◆ GOAL OF THE EXERCISE
The lines below are to be quoted exactly, from the first through the one that contains "first, second, clamp=clamp)".

◆ DATA SHOWN

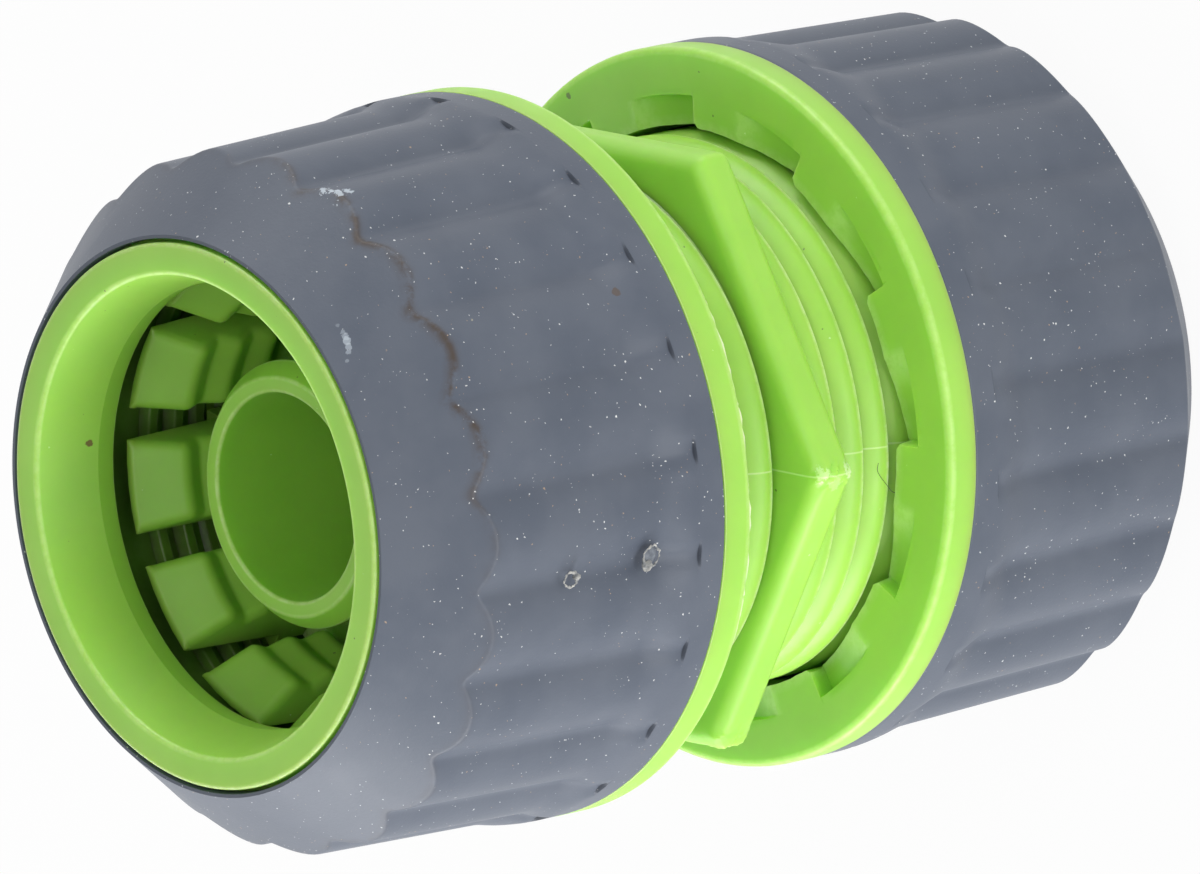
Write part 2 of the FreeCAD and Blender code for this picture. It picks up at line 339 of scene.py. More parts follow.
class NodeDesk:
    """Places and links the nodes of one shader tree."""

    def __init__(self, tree: bpy.types.NodeTree) -> None:
        """Takes the tree that is worked on."""
        self.tree = tree

    def add(self, kind: str, **settings: object) -> bpy.types.Node:
        """New node of a kind, with the given properties set."""
        node = self.tree.nodes.new(kind)
        for key, value in settings.items():
            setattr(node, key, value)
        return node

    def feed(self, socket: bpy.types.NodeSocket, value: Feed) -> None:
        """Links a socket to another one, or sets its own value."""
        if isinstance(value, bpy.types.NodeSocket):
            self.tree.links.new(value, socket)
        elif socket.type == "RGBA" and len(value) == 3:
            socket.default_value = value + (1.0,)
        else:
            socket.default_value = value

    def math(self, operation: str, *values: Feed, clamp: bool = False) -> bpy.types.NodeSocket:
        """Result of a math node."""
        node = self.add("ShaderNodeMath", operation=operation, use_clamp=clamp)
        for socket, value in zip(node.inputs, values):
            self.feed(socket, value)
        return node.outputs[0]

    def times(self, first: Feed, second: Feed, clamp: bool = False) -> bpy.types.NodeSocket:
        """Product of two values."""
        return self.math("MULTIPLY", first, second, clamp=clamp)

    def vector(self, operation: str, *values: Feed) -> bpy.types.Node:
        """A vector math node with its inputs fed in order."""
        node = self.add("ShaderNodeVectorMath", operation=operation)
        for socket, value in zip(node.inputs, values):
            self.feed(socket, value)
        return node

    def step(self, value: Feed, low: Feed, high: Feed, to: tuple[float, float] = (0.0, 1.0)) -> bpy.types.NodeSocket:
        """Smoothstep of a value between low and high, onto the to range."""
        node = self.add("ShaderNodeMapRange", interpolation_type="SMOOTHSTEP")
        for socket, fed in zip(node.inputs, (value, low, high, to[0], to[1])):
            self.feed(socket, fed)
        return node.outputs[0]

    def blend(self, share: Feed, first: Feed, second: Feed, way: str = "MIX") -> bpy.types.NodeSocket:
        """Colour mixed from first to second."""
        node = self.add("ShaderNodeMix", data_type="RGBA", blend_type=way)
        for socket, fed in ((node.inputs[0], share), (node.inputs[6], first), (node.inputs[7], second)):
            self.feed(socket, fed)
        return node.outputs[2]

    def cover(self, colour: Feed, mask: Feed, strength: Feed, over: Feed) -> bpy.types.NodeSocket:
        """Colour with another one laid over it where a mask is set."""
        return self.blend(self.times(mask, strength, clamp=True), colour, over)

    def relief(self, shader: bpy.types.Node, height: Feed, distance: float, strength: float) -> None:
        """Bump of a height, fed to a shader's normal."""
        bump = self.add("ShaderNodeBump")
        for name, fed in (("Height", height), ("Distance", distance), ("Strength", strength)):
            self.feed(bump.inputs[name], fed)
        self.feed(shader.inputs["Normal"], bump.outputs[0])

    def seen_directly(self) -> bpy.types.NodeSocket:
        """1 for camera, glossy and transmission rays, and 0 for the rays that carry light."""
        path = self.add("ShaderNodeLightPath")
        seen = self.math("MAXIMUM", path.outputs["Is Camera Ray"], path.outputs["Is Glossy Ray"])
        return self.math("MAXIMUM", seen, path.outputs["Is Transmission Ray"])

    def noise(self, vector: Feed, scale: Feed, detail: float = 3.0, rough: float = 0.5) -> bpy.types.NodeSocket:
        """Noise value, about 0 to 1, at a scale in waves per metre."""
        node = self.add("ShaderNodeTexNoise")
        for name, fed in (("Vector", vector), ("Scale", scale), ("Detail", detail), ("Roughness", rough)):
            self.feed(node.inputs[name], fed)
        return node.outputs["Fac"]

    def tone(self, name: str) -> bpy.types.NodeSocket:
        """Value of a point attribute, 0 where a mesh has none."""
        return self.add("ShaderNodeAttribute", attribute_name=name).outputs["Fac"]

    def place(self, group: bpy.types.NodeTree, **values: Feed) -> bpy.types.Node:
        """A group node with its named inputs fed."""
        node = self.add("ShaderNodeGroup", node_tree=group)
        for name, fed in values.items():
            self.feed(node.inputs[name], fed)
        return node


class SharedEffects:
    """Node groups that several finishes use, each built once."""

    def __init__(self) -> None:
        """Builds the groups for specks, grain and spots."""
        self.specks = self._specks()
        self.grain = self._grain()
        self.spot = self._spot()

    def _group(self, name: str, inputs: tuple[str, ...], outputs: tuple[str, ...]) -> tuple:
        """Empty group with named sockets, its desk and its input and output nodes.

        Inputs called Vector or Centre are vectors, and all other sockets are numbers.
        """
        group = bpy.data.node_groups.new(name, "ShaderNodeTree")
        for label in inputs:
            kind = "NodeSocketVector" if label in ("Vector", "Centre") else "NodeSocketFloat"
            group.interface.new_socket(name=label, in_out="INPUT", socket_type=kind)
        for label in outputs:
            group.interface.new_socket(name=label, in_out="OUTPUT", socket_type="NodeSocketFloat")
        desk = NodeDesk(group)
        return group, desk, desk.add("NodeGroupInput"), desk.add("NodeGroupOutput")

    def _specks(self) -> bpy.types.NodeTree:
        """Dust specks: small uneven dots round the points of a jittered cell pattern.

        A cell's distance field is cut at a size that its own random colour sets, and only the
        cells whose random number is under Amount hold a speck.
        """
        inputs = ("Vector", "Scale", "Size", "Amount")
        group, desk, source, sink = self._group("dust_specks", inputs, ("Mask", "Tint"))
        bent = desk.add("ShaderNodeTexNoise")
        desk.feed(bent.inputs["Vector"], source.outputs["Vector"])
        desk.feed(bent.inputs["Scale"], 9000.0)
        centred = desk.vector("SUBTRACT", bent.outputs["Color"], (0.5,) * 3).outputs[0]
        shift = desk.vector("MULTIPLY", centred, (0.16 * MM,) * 3)
        place = desk.vector("ADD", source.outputs["Vector"], shift.outputs[0])
        cells = desk.add("ShaderNodeTexVoronoi", feature="F1")
        desk.feed(cells.inputs["Vector"], place.outputs[0])
        desk.feed(cells.inputs["Scale"], source.outputs["Scale"])
        random = desk.add("ShaderNodeSeparateColor")
        desk.feed(random.inputs[0], cells.outputs["Color"])
        chosen = desk.math("LESS_THAN", random.outputs[0], source.outputs["Amount"])
        size = desk.times(source.outputs["Size"], desk.math("POWER", random.outputs[1], 2.0))
        size = desk.math("ADD", size, desk.times(source.outputs["Size"], 0.35))
        inside = desk.step(cells.outputs["Distance"], desk.times(size, 0.55), size, (1.0, 0.0))
        desk.feed(sink.inputs["Mask"], desk.times(inside, chosen))
        desk.feed(sink.inputs["Tint"], random.outputs[2])
        return group

    def _grain(self) -> bpy.types.NodeTree:
        """Moulded grain: fine noise for the height and broad noise for the tone."""
        group, desk, source, sink = self._group("moulded_grain", ("Vector", "Fine", "Broad"), ("Height", "Tone"))
        fine = desk.noise(source.outputs["Vector"], source.outputs["Fine"], 4.0, 0.6)
        broad = desk.noise(source.outputs["Vector"], source.outputs["Broad"], 3.0, 0.55)
        desk.feed(sink.inputs["Height"], fine)
        desk.feed(sink.inputs["Tone"], desk.step(broad, 0.3, 0.7))
        return group

    def _spot(self) -> bpy.types.NodeTree:
        """One ragged spot: 1 at Centre and 0 past Radius, its edge bent by noise."""
        group, desk, source, sink = self._group("ragged_spot", ("Vector", "Centre", "Radius", "Ragged"), ("Mask",))
        apart = desk.vector("DISTANCE", source.outputs["Vector"], source.outputs["Centre"]).outputs["Value"]
        share = desk.math("DIVIDE", apart, source.outputs["Radius"])
        bend = desk.math("SUBTRACT", desk.noise(source.outputs["Vector"], 3200.0, 3.0, 0.7), 0.5)
        share = desk.math("ADD", share, desk.times(bend, source.outputs["Ragged"]))
        desk.feed(sink.inputs["Mask"], desk.step(share, 0.7, 1.0, (1.0, 0.0)))
        return group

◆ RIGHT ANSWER
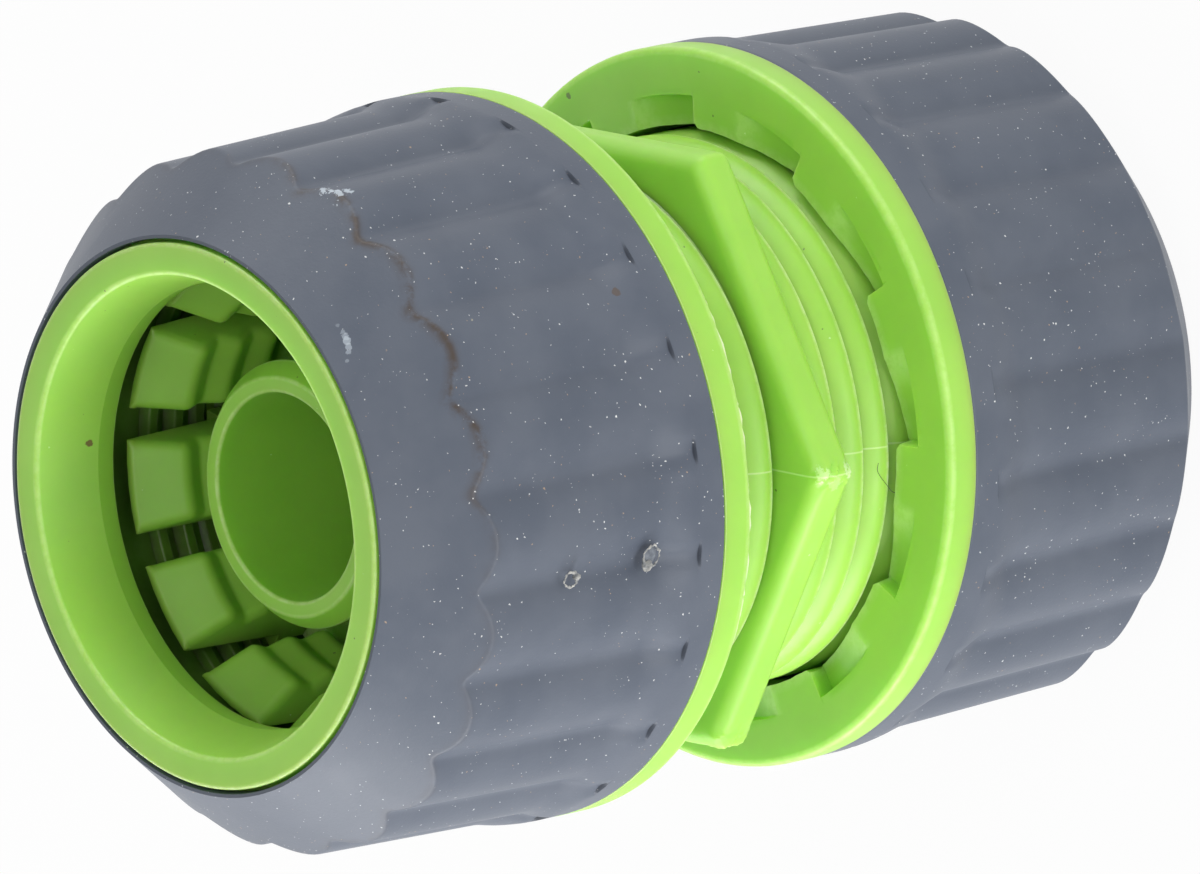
Write part 2 of the FreeCAD and Blender code for this picture. It picks up at line 339 of scene.py. More parts follow.
class NodeDesk:
    """Places and links the nodes of one shader tree."""

    def __init__(self, tree: bpy.types.NodeTree) -> None:
        """Takes the tree that is worked on."""
        self.tree = tree

    def add(self, kind: str, **settings: object) -> bpy.types.Node:
        """New node of a kind, with the given properties set."""
        node = self.tree.nodes.new(kind)
        for key, value in settings.items():
            setattr(node, key, value)
        return node

    def feed(self, socket: bpy.types.NodeSocket, value: Feed) -> None:
        """Links a socket to another one, or sets its own value."""
        if isinstance(value, bpy.types.NodeSocket):
            self.tree.links.new(value, socket)
        elif socket.type == "RGBA" and len(value) == 3:
            socket.default_value = value + (1.0,)
        else:
            socket.default_value = value

    def math(self, operation: str, *values: Feed, clamp: bool = False) -> bpy.types.NodeSocket:
        """Result of a math node."""
        node = self.add("ShaderNodeMath", operation=operation, use_clamp=clamp)
        for socket, value in zip(node.inputs, values):
            self.feed(socket, value)
        return node.outputs[0]

    def times(self, first: Feed, second: Feed, clamp: bool = False) -> bpy.types.NodeSocket:
        """Product of two values."""
        return self.math("MULTIPLY", first, second, clamp=clamp)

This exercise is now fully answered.